In his latest piece, elections analyst Nate Silver observed that the economy has improved, and voters’ views toward it have grown markedly less hostile in recent months. But Biden’s prospects are not commensurately improving. “On balance, that ought to be a concerning fact for the White House,” he wrote. “It implies that Biden’s poor position is not the result of something fixable (the economy) but rather something that very much isn’t — the fact that he’s 81 and getting older every day.”

 

Silver devotes much of his critique of the Biden team’s lackluster electioneering to the president’s decrepitude, which is a justifiable criticism.
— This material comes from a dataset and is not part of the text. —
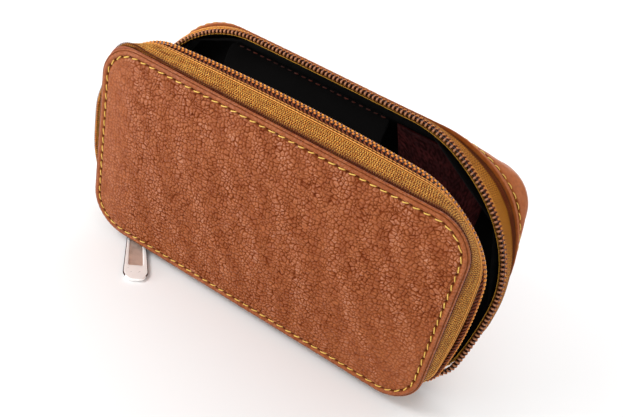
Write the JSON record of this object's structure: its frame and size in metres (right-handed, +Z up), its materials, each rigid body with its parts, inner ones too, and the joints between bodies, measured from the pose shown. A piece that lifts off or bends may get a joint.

He also notes that it is a reparable problem — or at least, it could be if the White House selectively deployed the president in adversarial settings where he could theoretically demonstrate more cogency than he displays on a day-to-day basis. But while a shocking 86 percent of respondents to a recent ABC News survey said Biden is too old to serve a second term, fully 62 percent said the same of Donald Trump. Even if Biden transformed himself into the very picture of vigor tomorrow, that would do little to repair his reputation and that of his party among the non-college-educated minority and white voters who respectively made up 24 and 35 percent of the 2020 presidential electorate.

 

As Teixeira notes, these voters have become convinced that Democrats no longer share their values or concerns, in part because the party’s elected officials cannot dwell on the issues that matter to them — crime, inflation, border security, etc. — without highlighting the party’s failures and blind spots.

 

Again, between the power and unrivaled agency afforded incumbent presidents, the Democratic Party’s spending advantage, and a badly damaged opponent who will spend much of the campaign season defending himself in courtrooms, Democrats have advantages Republicans do not. But theirs is a fragile coalition. There is no doubt that if the GOP nominated anyone other than Trump, the Democratic Party’s uneasy confederation of voters would come apart at the seams. And even with Trump at the top of the ticket, Democrats appear committed to a strategy that will produce, at best, the narrowest of reelection victories.